C.H.O.P. — Clay’s House of Pig — started off quietly, with little fanfare and no fancy feast. It all began with nachos, and some of the best Boston butt around. Coleman started cooking butts at 3 a.m. on May 14, 2017.

Between 11 a.m. and noon, he had one customer. He posted a video of the barbecue nachos on Facebook about 11:45 a.m. The phone started ringing, and orders were placed for what callers had seen online.

“Within 15 minutes of posting the video, we were bombarded with orders,” Coleman said. “Sales lasted about two weeks from that first video.”

Then came the potato video, featuring gargantuan baked potatoes loaded with queso, jalapenos, bacon, barbecued pork and a tangy sauce. The video got 40,000 views in a week.

Have a Seat


Much of the business in the early days was called in and picked up. But there were customers who chose to eat at C.H.O.P., and they happily ate wherever they found space.

“Eight guys ate on the chest freezer,” Coleman said. “It looked like they were hunkered down at a hog trough.”

Little by little, Coleman made additional seating available for his customers. He brought lawn chairs from home, and more times than Coleman can count, when he had a need, it was quickly and often inexplicably filled.

“Not a chair matches another chair,” Coleman said. “And no one cares.”

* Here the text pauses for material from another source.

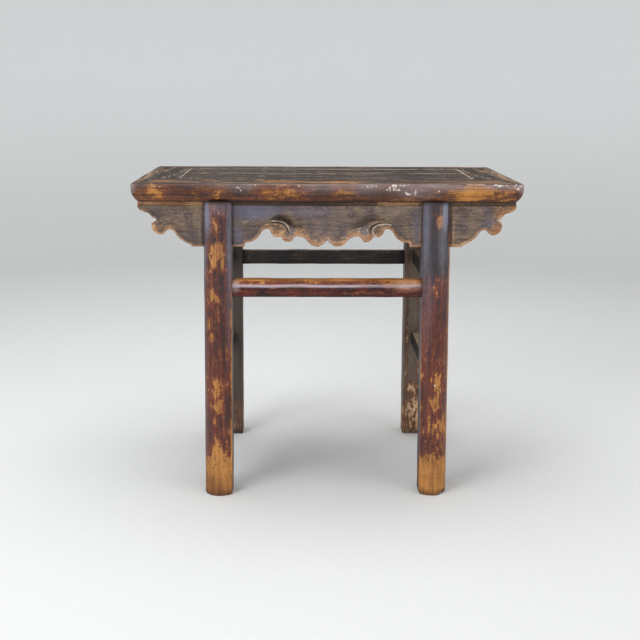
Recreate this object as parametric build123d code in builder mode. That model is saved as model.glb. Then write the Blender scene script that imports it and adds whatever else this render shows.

It works — because people come for the food. The nachos and baked potatoes remain the menu favorites, but Coleman’s repertoire is much more extensive these days. He has barbecue sandwiches, brisket, ribs, street tacos and belly buttons, which are caramelized pork belly. He goes through 96 Boston butts and 250 to 300 pounds of rib tips each week.

“Everyone has their own favorite thing on the menu,” he said. “My very favorite may be a big, old barbecue bologna sandwich. I have one at least once a week.”

In those early days, Coleman arrived in darkness at 3 a.m. to start his grills and then head home to Jinnie, his wife of 28 years, and youngest daughter, Emma, late in the day. The Colemans are also the parents of Cody and Shelbie.

Coleman, though proud his plan is enjoying prodigious success, quickly gives credit where due.

“I’m just managing chaos,” he said. “I’m a one-trick pony. I just barbecue. But I hired some people who have 75 tricks and are better than me at every station.”

Joe Tanner is store manager; Rich Barnes is kitchen manager. And Jinnie Coleman serves as her husband’s biggest supporter, he said. She is also his CPA and “bookkeeping ninja.”

Family Affair

It could be said that barbecuing is in Coleman’s blood. The Dyersburg, Tennessee, native grew up watching his father grill. As a kid, he held wrenches while Dennis Coleman built a grill from a 55-gallon barrel. He also watched his father make rubs and sauces.

There’s a lot of family tradition cooked into the menu items at C.H.O.P. There’s a rub that started off as a creation of Coleman’s father; the potato salad recipe, tweaked by Coleman, belonged to his mother, Becky; and the slaw is a cross between his mom’s and his wife’s recipes.

“When I nailed it, I nailed it, and I put it on lockdown,” Coleman said. “I am as happy as I’ve ever been in life. I’m having more fun than I’ve ever had as an adult. I’m tired, stressed out, but having a ball.”

Taking it on the Road

Clay Coleman has been keeping a secret. Hidden behind his restaurant on Veterans Boulevard in Tupelo, is a shiny, black 1989 Chevy truck. The vehicle, which resembles a UPS truck, is a work in progress, but Coleman can hardly wait to unveil his new food truck.

He found himself thinking about the possibility of additional C.H.O.P. restaurants in other places. Then he decided it would be easier to try out new venues if his business was mobile. He hopes to test the markets in places like Oxford, especially on game days, and Nashville, during music festivals and other big events. He’s even considering catering.

Coleman plans to debut his truck at a Food Truck Friday at Fairpark.